Friday, October 19, 2007

Get creativity with creative precision


SMARTLabers at work

Forget everything you know.



Editor of 20 years standing, director with 15 years in the field, artist and commissioner with awards? Forget it.

It's time to get wired up, give youself a work out, bench press 2151b with your mind: Origami lessons, late night Chinese language classes, or how about those glider pilot wings?

In my case can I do the PhD programme, peleease?

I had heard of them, read about them, and now I had the chance to feel one - the SMARTlab.

Ever joined the Territorial Army or observed the draftings on TV and the Warrant Officer's (WO) notion of character-building.

"What do you mean, you'd like to stop so you can breath some air", clips the WO.

SMARTLab is the antithesis of this, but you'll inclined to question your self worth all the same.


Who am I?
I started off composite, intact, but soon perceived I knew nothing.

A black cloud hung. Was I some imposter about to be found out?

And then slowly, surely by a methodical process I experienced a rewiring.

I'm reliably informed it doesn't stop.

You find new thought pathways, and then more.

And so it goes until at some point, in the future, you emerge from the end wringed, squeezed, exhausted, pressed, more certain of what you thought you knew but weren't sure of at the time.

Well that's the theory and that's some time away, millions of axons firing-off away.

But for now some clarity emerges about old thoughts.


I am
Director Professor Lizbeth Goodman asked the question, a game, which effectively probed for a deeper understanding amongst the cohort's research: "Whatdyameanbythat?"

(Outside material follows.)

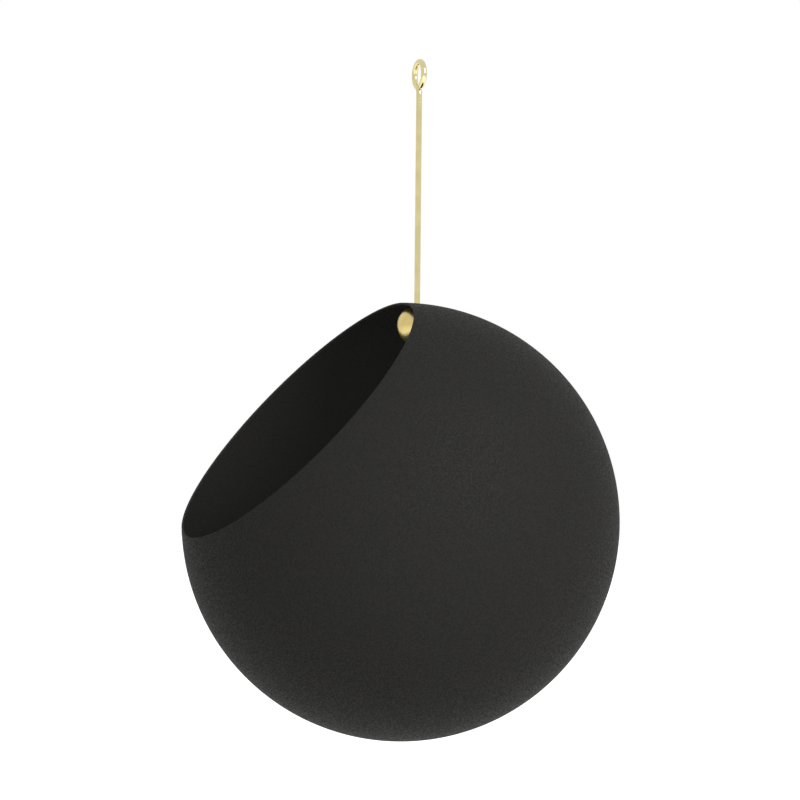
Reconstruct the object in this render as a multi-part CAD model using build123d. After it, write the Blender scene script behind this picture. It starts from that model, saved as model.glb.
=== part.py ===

"You're researching quantum physics applied to dance forms. Whatdyameanbythat?"

That wasn't the actual question but you get my drift.

Lizbeth: "David, so what are you doing?"
David, head down in Mac: mumble, mumble, mumble
Lizbeth: "Whatdyameanbythat?"

At that moment, for once, a sheath of clear thought.

Lizbeth would express her surprise. For the first time, she'd got me.

Truth, for the first time, I'd got me. She wasn't as half surprised as I was.


Clear Water
Being forced to self evaluate, ask yourself again and again what your ideas stand for is a template worth considering.

Imagine you've been taken out of your comfort zone, but you're amongst friends with no fear of ridicule.

It allows for a certain openness.

It's akin to two dancers tangoing at close quarters, whom moments earlier had never met before.

Go on try it at the next club.

Chances are you're cantering forward with a space the size of the grand canyon below both your waistelines.

You're still closed off.

Cross Pollination
This week I have been privy to Location-based learning, the process of creativity, motion capture in art, the alternative Net (rant), Immersive game culture and experts from Nesta, to name but a few.

If you could replicate the programme across work, bars, gatherings, outside Liverpool street station, sparks would fly.

If you could amass a group of editors and have a coterie of mash-up youngsters take over the board room, sparks.

If you could grab some broadcasters and show how laptop programming could revolutionise creativity in production; if you could mix the commissioners with the technologists, somehow I feel you'd be inviting new paradigms.

For somewhere in there you're embracing that new mantra: If you want to know about water, don't ask a fish.

And that author you respected towards deity status may just seem more human; still respected, but human.

"Kill you darlings" was one solid piece of advice.

Smart Lab
Dr Leslie Hill, a senior faculty member, proposed a thought-provoking line of questioning - reverse feedback.

"So what one thing would you take from a talk around the conscious and sub conscious, which you could incorporate into you work?"

Imagine that?

When was the last time you saw a presentation on fantasy play, feminism or the sub conscious and thought that'll do me nicely.

But, pause for a minute.

We do it all the time, often sublimely, erratically, with no coherence to our actions. On the odd occasion, it's even naked.

That visit to the design studios, Society of Editors conference, consultant who charged the equivalent of his mortgage - all events which would stimuate ideas.

The big difference perhaps is these were obvious transferable ideas.

They were safe, within your scope and because of that you felt comfortable.

Most times also there's no pedagogical form to capture the work flow of the idea.

The answers that drive new paradigms invariably do not exist in the spaces we already occupy, and even if they do they require a generosity, a velvet hand to cajole you, bad cop you, make you think.

Et voila SMARTLab.

It's scary and makes you forget everything.

Everything that is which just might lead you to doubt yourself in the first place.

NB For good reasons, Chatham House Rules apply with respect to authors' work.